The Art of the Fee Quote

Solo practice can be intimidating. There are seemingly a bajillion things to learn, not just in terms of your practice area, but also in terms of running a business. But a couple of the skills that often get short shrift when learning how to practice on your own is the ability to set your rates and the ability to quote your fee to your client.

The Delivery

One of the biggest issues that I see in new solos (including myself early on) is their struggle to explain their rates. For some reason, newer attorneys almost feel a sense of shame when they discuss their fee with clients. But there is no quicker way to make a client question your rates than when you lack confidence in your delivery.

Experienced attorneys have several advantages in this arena. First, they have had time to hone their sales pitch. If you’ve ever had the opportunity to work with a more seasoned attorney, you’ve seen that when it comes time to explain their rates or give a client a quote, there is very little variation in their delivery. Older attorneys have been able to see what resonates with clients and what turns a client off. Now, this isn’t an easy thing to master unless you have quoted your fee numerous times, and obviously, it takes practice. But the one skill that you need to hone quickly is your ability to look the client in the eye and quote them a fee that you believe in.

The Price is Right

So how do you feel good about your rates when you are just starting out? Certainly, there are a lot of ways to value your time and effort. But one of the easiest is to ask around and find out what other attorneys are charging. Get an idea of what the marketplace looks like, and set your rate. In fact, make this your mantra, “set it and forget it.” If you feel like there is wiggle room in your fee, it will likely come across in your delivery.

One thing you won’t see from experienced attorneys is the fatal practice of trying to explain away or apologize for the rates that they are charging. There is little value in bartering or playing with the numbers while you are quoting your services to your client; it signals that your prices are arbitrary and inflated. But if you can quote one fee with confidence, it says to the client that you know what you are doing (even if you don’t), and that your fee is the best you can offer (even if it isn’t).

Shift the Conversation

Rather than waver back and forth on what your client is spending, spend your time and energy discussing what your clients are getting. Tout the value of your services rather than talk about the cost of them. Make your clients walk out of their meeting with you absolutely jazzed about having you as their lawyer. A lot of this comes from fine-tuning your delivery, but if you start by believing in the value of your services yourself, it will come much, much more quickly. And if you are still having trouble justifying the cost of your services, just take a look at your student loan balance. Really look at it.

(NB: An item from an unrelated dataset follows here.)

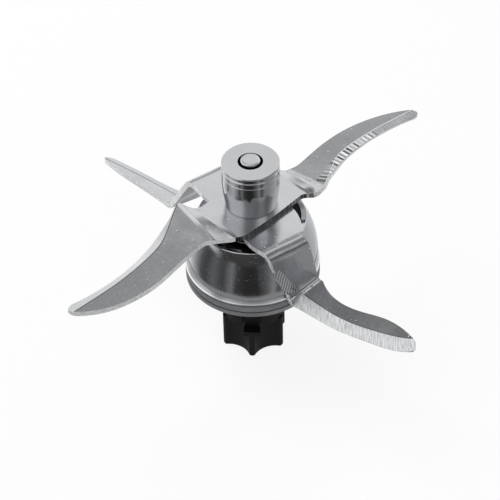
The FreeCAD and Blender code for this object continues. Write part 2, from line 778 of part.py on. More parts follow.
def make_nodes():
    upper_arm = make_upper_arm()
    nodes = {
        "drive_shaft": make_shaft(),
        "top_cap": make_top_cap(),
        "upper_blade_pair": blade_pair(upper_arm, 45, upper_arm, 225),
        "lower_blade_pair": blade_pair(make_steep_arm(), -45, make_far_arm(), 135),
        "blade_collar": make_blade_collar(),
        "inner_spacer": tube(shaft_r + loose_fit, shaft_r + spacer_wall, spacer_z, upper_bearing_z),
        "drive_coupling": make_coupling(),
        "coupling_washer": make_washer(),
        "coupling_screw": make_screw(),
        "bearing_housing": make_housing(),
        "flange_seal_ring": make_flange_seal(),
        "shaft_lip_seal": make_shaft_seal(),
        "seal_spring": make_seal_spring(),
        "outer_spacer": tube(bearing_r - spacer_wall, bearing_r, spacer_z, upper_bearing_z),
        "bearing_circlip": make_circlip(),
    }
    nodes.update(bearing_nodes("upper_bearing", upper_bearing_z))
    nodes.update(bearing_nodes("lower_bearing", lower_bearing_z))
    return nodes


os.makedirs("parts", exist_ok=True)
for name, shape in make_nodes().items():
    shape.exportStep("parts/" + name + ".step")
    print(name, shape.ShapeType, len(shape.Solids), "valid" if shape.isValid() else "INVALID",
          round(shape.Volume, 1))
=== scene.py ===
import math

import bmesh
import bpy
from mathutils import Matrix, Vector
from mathutils.bvhtree import BVHTree


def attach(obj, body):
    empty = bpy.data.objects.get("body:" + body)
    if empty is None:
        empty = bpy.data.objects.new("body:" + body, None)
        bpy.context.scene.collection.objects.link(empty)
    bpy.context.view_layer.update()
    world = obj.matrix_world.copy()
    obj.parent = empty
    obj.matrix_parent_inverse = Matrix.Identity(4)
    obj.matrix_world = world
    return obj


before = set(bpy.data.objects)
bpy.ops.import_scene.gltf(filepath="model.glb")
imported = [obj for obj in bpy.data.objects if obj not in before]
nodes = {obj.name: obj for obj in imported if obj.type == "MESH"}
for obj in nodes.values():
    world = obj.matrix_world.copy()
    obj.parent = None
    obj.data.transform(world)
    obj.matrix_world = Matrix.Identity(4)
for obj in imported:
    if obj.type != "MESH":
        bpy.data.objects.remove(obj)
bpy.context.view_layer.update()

# Lengths are in metres, and the camera's lens and sensor in millimetres

# Camera, from outlines in the photo

CAMERA_DISTANCE = 0.57871
CAMERA_DOWN = math.radians(43.775)
CAMERA_ROLL = math.radians(-1.456)
CAMERA_TARGET = Vector((-0.000696, 0.0, 0.033878))
CAMERA_LENS = 146.11
CAMERA_SENSOR = 36.0
CAMERA_RANGE = (0.01, 20.0)

# Arm directions about the shaft

RIGHT_ARM = 45.0
LEFT_ARM = 225.0
FRONT_ARM = -45.0
FAR_ARM = 135.0

# Limits that tell a blade's faces apart: parts of the unit normal, and distances along the arm

FACES_UP = 0.3
STANDS_UPRIGHT = 0.45
FACES_ALONG = 0.8
FACET_LEAN = (-0.86, -0.42)
FACET_START = -0.015
HUB_EDGE_END = 0.0135
TIP_START = 0.05

# Noise patterns: scale, detail and roughness

GRAIN = (1100.0, 4.0, 0.65)
MOTTLE = (55.0, 4.0, 0.55)
PITS = (380.0, 2.0, 0.5)
SPECKS = (1500.0, 1.0, 0.5)
DUST = (3300.0, 1.0, 0.5)
CLUSTERS = (150.0, 2.0, 0.5)
WAVES = (110.0, 1.0, 0.4)
STREAKS = (1.0, 3.0, 0.6)
TURNED_WEAR = (90.0, 5.0, 0.6)
PLAIN_WEAR = (240.0, 5.0, 0.6)
MOULDED_BROAD = (120.0, 3.0, 0.6)
MARK_GRIT = (2400.0, 3.0, 0.6)

# Satin sheet of the blades, with grain, mottle, shallow pits, pale specks and slight waves

SATIN_SHADES = [(0.34, (0.56, 0.57, 0.59)), (0.66, (0.68, 0.69, 0.71))]
SATIN_ROUGHNESS = (0.17, 0.26)
GRAIN_STRETCH = (1, 1, 0.3)
GRAIN_SHARE = 0.4
GRAIN_RELIEF = 0.3
PIT_LEVELS = (0.68, 0.74)
PIT_STRENGTH = 0.35
PIT_SHADE = (0.75, 0.76, 0.78)
SPECK_LEVELS = (0.737, 0.765)
SPECK_SHADE = (0.90, 0.90, 0.91)
BLADE_WAVES = 0.0004
BLADE_RELIEF = (0.4, 0.00003)
MATT_METALLIC = 0.25

# Ground bevels, which begin at a distance along the arm and differ from the flat by their lean

# One side of a pair has a plain bevel, and the other has fine lines that run in one direction
# The two arms of a pair get different bevel shades, a painted light and shade on the same ground steel
UPPER_BEVEL = {"start": 0.0145, "lean": -0.05, "shade": (0.60, 0.61, 0.625), "line_degrees": RIGHT_ARM + 90.0,
               "plain_side": -1.0, "plain_arm_painted_shade": (0.90, 0.91, 0.92)}
LOWER_BEVEL = {"start": 0.0205, "lean": -0.42, "shade": (0.86, 0.87, 0.88), "line_degrees": 90.0,
               "plain_side": 1.0, "plain_arm_painted_shade": (0.62, 0.63, 0.645)}
STREAKS_ACROSS = 3600.0
STREAKS_ALONG = 420.0
BEVEL_LEVELS = (0.36, 0.60)
BEVEL_DARK = 0.62
BEVEL_EXTRA_ROUGHNESS = 0.16

# Hatch lines on the front riser's facet

HATCH_PITCH = 0.0006
HATCH_SHADES = [(0.35, (0.41, 0.42, 0.43)), (0.8, (0.84, 0.85, 0.86))]

# Sheared edges: streaks that run from one shade to another with the grinding lines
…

Originally published on August 11th, 2011 and updated on July 11th, 2019


  1. Avatar Naomi Fein says:

    I comment as an ex-office manager for a small law firm and, now, a plaintiff in two lawsuits. You might encourage lawyers to be firm but not aggressive, defensive or unpleasant about rates. I dropped one lawyer who was curt to me, a client who had been paying his fees for a long time and always on time, when I tried to discuss whether he could be flexible, i.e., space out, not cut, his fees.
    Lawyers could develop plans incorporating some flexibility when dealing with a client who is not rich. An open discussion of what the expenses might be, as well as a sympathetic talk about where the money is coming from would be good.
    I didn’t fire that lawyer because of his fee (although the lawyer I hired to replace him has a far more reasonable rate). I fired him because I didn’t like his attitude.

  2. Avatar Henry says:

    I found that the hard part of describing my fees was the transition to that part of the conversation. I modified what a friend uses which is an explanation of how he decides whether to take cases. The first part is whether or not there’s a reasonable chance of success and whether or not, at the end of the matter, the client will feel the investment of time and money has been worth it. Which segues nicely into a discussion of that I also have to consider whether the case will be worth my time and effort – and that is, of course, my fees. Then I discuss my fee arrangement for that type of case.